Kaspersky Security Network verilerine göre, geçen yılın ocak-eylül döneminde META bölgesindeki her 3 kullanıcıdan biri çevrim içi ve çevrim dışı tehditlerden etkilendi. Kaspersky, 2022’de META bölgesindeki çeşitli eyaletleri hedef alan kalıcı ve karmaşık saldırıların sayısında da bir artış olduğunu kaydetti.
Kaspersky araştırmacıları, bir sonraki etkili siber salgının 2023 yılında meydana gelme olasılığının yüksek olduğunu öngörüyor. Dünyadaki en gelişmiş tehdit aktörlerinin bile muhtemelen en az bir yazılım açığına sahip olmaları ve mevcut küresel gerilimlerin de böyle bir saldırı olasılığını büyük ölçüde artırmasına neden oluyor. Kaspersky, bu saldırı dalgasının ardından devlet kurumlarını ve kilit endüstrileri etkileyen yıkıcı saldırıların ortaya çıkmasını bekliyor.
– ‘İnternete bağlı cihazların sayısı arttıkça siber suçluların bunlara ilgisinin de katlanarak artıyor
Açıklamada görüşlerine yer verilen KasperskyOS İş Birimi Başkanı Andrey Suvorov, internete bağlı cihazların sayısı arttıkça siber suçluların bunlara ilgisinin de katlanarak artmaya devam ettiğini belirtti.
Uzmanların bu yıl 900’den fazla APT (Gelişmiş Kalıcı Tehdit) grubu ve saldırı dalgasını takip ederken tanık olduğu aktivite yoğunluğu göz önüne alındığında, 2023 yılının siber güvenlik açısından daha zorlu geçeceğini vurgulayan Suvorov, şunları kaydetti:
‘Siber tehditler, örneğin endüstriyel tesislere, enerji tesislerine, otomobillere veya akıllı şehir sistemlerine fiziksel zararlar verebilir.
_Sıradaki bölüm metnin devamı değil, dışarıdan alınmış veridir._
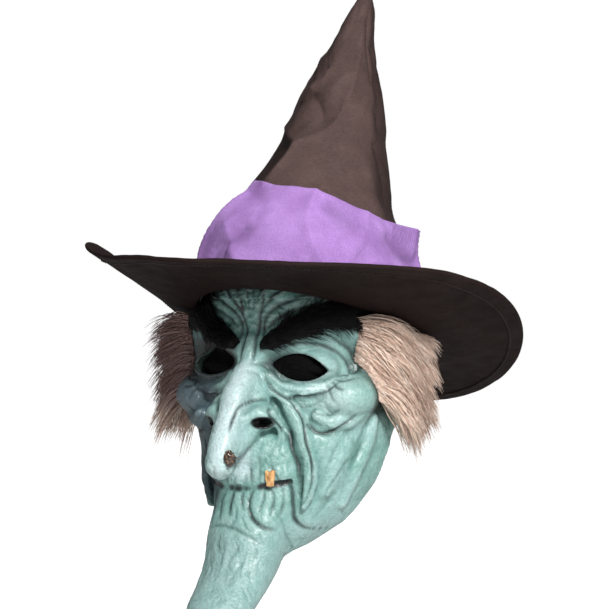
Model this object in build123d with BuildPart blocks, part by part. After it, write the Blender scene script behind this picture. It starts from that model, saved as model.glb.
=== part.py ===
"""Witch mask: a hollow latex face with faux-fur brows and hair, worn under a wired cloth hat.

Millimetres, +Z up, the face looks along -Y and +X is the wearer's left. The origin is the middle of the
head opening, in the plane of the hat's sweatband. The hat plane leans back from that point, and the hat
tips forward about a cloth tape across the forehead, so that a head can get in.
"""

import os
from math import cos, hypot, radians, sin

from build123d import *

# ---- driving dimensions ------------------------------------------------------------------------------
HAT_LEAN = 18.0            # how far the hat's axis leans back from vertical, degrees
RING_A, RING_B = 89.0, 106.0   # crown's outer half-width and half-depth at its base
RING_H = 1.6               # height of the crown's base over the hat plane
CROWN_CLOTH = 1.2          # wall of the crown cloth
LINING = (1.4, 2.2)        # the lining lies between these depths inside the crown's outer face
SWEATBAND = (2.4, 3.2)     # and the sweatband between these
BAND_CLOTH = 1.4           # wall of the purple hat band
BAND_LEAN_DIR = (0.866, 0.5)   # the band's top edge drops towards this side, in hat plane coordinates
BRIM_WIDTH = 88.0          # from the crown to the brim's edge
BRIM_RAISE = 14.0          # mean height of the brim's edge over the hat plane
BRIM_CURL = 21.0           # how much the brim's two sides curl up past that mean
BRIM_SKEW = 8.0            # the wearer's right side curls higher by this
BRIM_BEND = 1.5            # power of the brim's rise across its width
BRIM_STEP = 15             # angle between brim sections, degrees
BRIM_SEAM = 0.12           # half the angle left open at the brim's back seam, degrees
STIFFENER = 1.4            # thickness of the brim's felt interlining
BRIM_CLOTH = 0.6           # thickness of each brim cloth
LAYER_GAP = 0.05           # air between stacked cloths
HEM_WIDTH = 12.0           # folded hem round the brim's edge
HEM_CLOTH = 0.5
HEM_GAP = 0.25             # the hem stands off the cloths by this
WIRE_WIDTH, WIRE_THICK = 1.6, 1.1      # flat brim wire
LATEX = 2.5                # wall of the latex
RIM_Y = 22.0               # the latex's rear edge, level with the origin
RIM_LEAN = 17.0            # that edge runs forward on its way down, degrees
EYE_X, EYE_Z = 41.0, -32.0     # centre of each eye opening
EYE_SIZE = (44.0, 23.0)
EYE_TURN = 6.0             # the outer corners of the eyes are lower by this turn, degrees
GAUZE = (2.8, 3.4)         # eye gauze, in depths below the latex's outer face
GAUZE_SIZE = (54.0, 33.0)
BROW_X, BROW_Z = 45.0, -8.0
BROW_SIZE = (68.0, 15.0)
BROW_TURN = 24.0           # the inner ends of the brows are lower by this turn, degrees
BROW_FUR = (0.3, 7.0)      # brow fur, in heights over the latex
NOSTRIL = (13.0, -122.0, -96.0)    # x, y, z of each nostril's middle
NOSTRIL_SIZE = (6.0, 11.0)
WART_R = 4.8
WART = (10.5, -152.0, -110.0)
TOOTH_X, TOOTH_TOP_Z, TOOTH_TIP_Z = 24.0, -119.0, -134.0
TOOTH_CLEAR, TOOTH_PROUD = 0.3, 4.0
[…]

Bu nedenle etkili koruma sağlamak için Siber Bağışıklık kavramına güçlü bir şekilde inanıyoruz. Fidye yazılımlarının Afrika genelinde sürekli bir tehdit yaratması nedeniyle, Siber Bağışıklık çözümlerini kullanabilmek ve mevcut savunmaları sağlamlaştırabilmek işimizi önemli ölçüde kolaylaştırabilir. Tabii ki, bu siber tehdit manzarasının sadece görünen kısmı. Kaspersky, aylarca hatta yıllarca tespit edilmeden kalabilen Gelişmiş Kalıcı Tehditlerin (APT’ler) kıta genelinde sorun yarattığını keşfetti. Fidye yazılımı acil bir tehdit oluştursa da APT’ler siber suçlular için genellikle en etkili sonuçları veren uzun vadeli tehditlerdir. Siber bağışıklık da 2023’te bunları ve diğer öngörülen tehditleri hafifletmeye yardımcı olabilir.’
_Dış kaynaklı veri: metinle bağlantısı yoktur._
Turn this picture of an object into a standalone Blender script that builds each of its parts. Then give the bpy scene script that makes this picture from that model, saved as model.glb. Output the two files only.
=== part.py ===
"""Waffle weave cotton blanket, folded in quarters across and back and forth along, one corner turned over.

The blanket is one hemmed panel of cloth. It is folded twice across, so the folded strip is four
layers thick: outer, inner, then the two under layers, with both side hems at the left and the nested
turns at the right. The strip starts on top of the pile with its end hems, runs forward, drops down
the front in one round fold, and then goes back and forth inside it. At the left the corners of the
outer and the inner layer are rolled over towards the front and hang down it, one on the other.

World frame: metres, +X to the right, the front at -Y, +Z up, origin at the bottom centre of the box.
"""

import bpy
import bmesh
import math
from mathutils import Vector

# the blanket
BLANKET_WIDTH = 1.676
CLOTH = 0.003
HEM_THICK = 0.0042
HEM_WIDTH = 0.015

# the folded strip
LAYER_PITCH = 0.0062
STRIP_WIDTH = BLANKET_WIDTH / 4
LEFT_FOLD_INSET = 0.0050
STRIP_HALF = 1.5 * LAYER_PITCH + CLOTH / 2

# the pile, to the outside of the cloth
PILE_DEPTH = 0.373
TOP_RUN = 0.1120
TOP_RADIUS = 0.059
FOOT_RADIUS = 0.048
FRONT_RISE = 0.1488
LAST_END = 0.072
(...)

Geçen yıl çok sayıda siber güvenlik konulu olaya tanık olduklarını aktaran Suvorov, ‘Siber tehditler gelişmeye devam ettikçe ve siber suçlular daha karmaşık hale geldikçe, hata payı olmayan bir siber güvenlik yaklaşımına geçiş yapmamız gerekiyor. Siber bağışıklığın amacı budur, ‘doğuştan bağışık’ BT sistemleri geliştirmek. 2023 ve sonrası için odak noktamız, Kaspersky Cyber Immunity’nin yeni norm olduğu, daha güvenli ve daha dayanıklı bir dijital dünya inşa etmek.’ ifadelerini kullandı.
Suvorov, KasperskyOS ile beraber heyecan verici bir yolculuğun içinde olduklarını belirterek, ‘Bu herhangi bir işletim sistemi değil, güvenliğin temel, doğuştan gelen bir özellik olduğu, güvenli bir işletim sistemi. Geliştirilmesi büyük miktarda araştırma/geliştirme ve programlama gerektirdiyse de neticede hedefimize ulaştık ve sistemi mevcut çözümleri kullanarak siber bağışık bilgi teknolojileri sistemlerini mümkün kılma hedefini gerçekleştirebilmek adına kompakt ve verimli hale getirdik.’ değerlendirmesinde bulundu.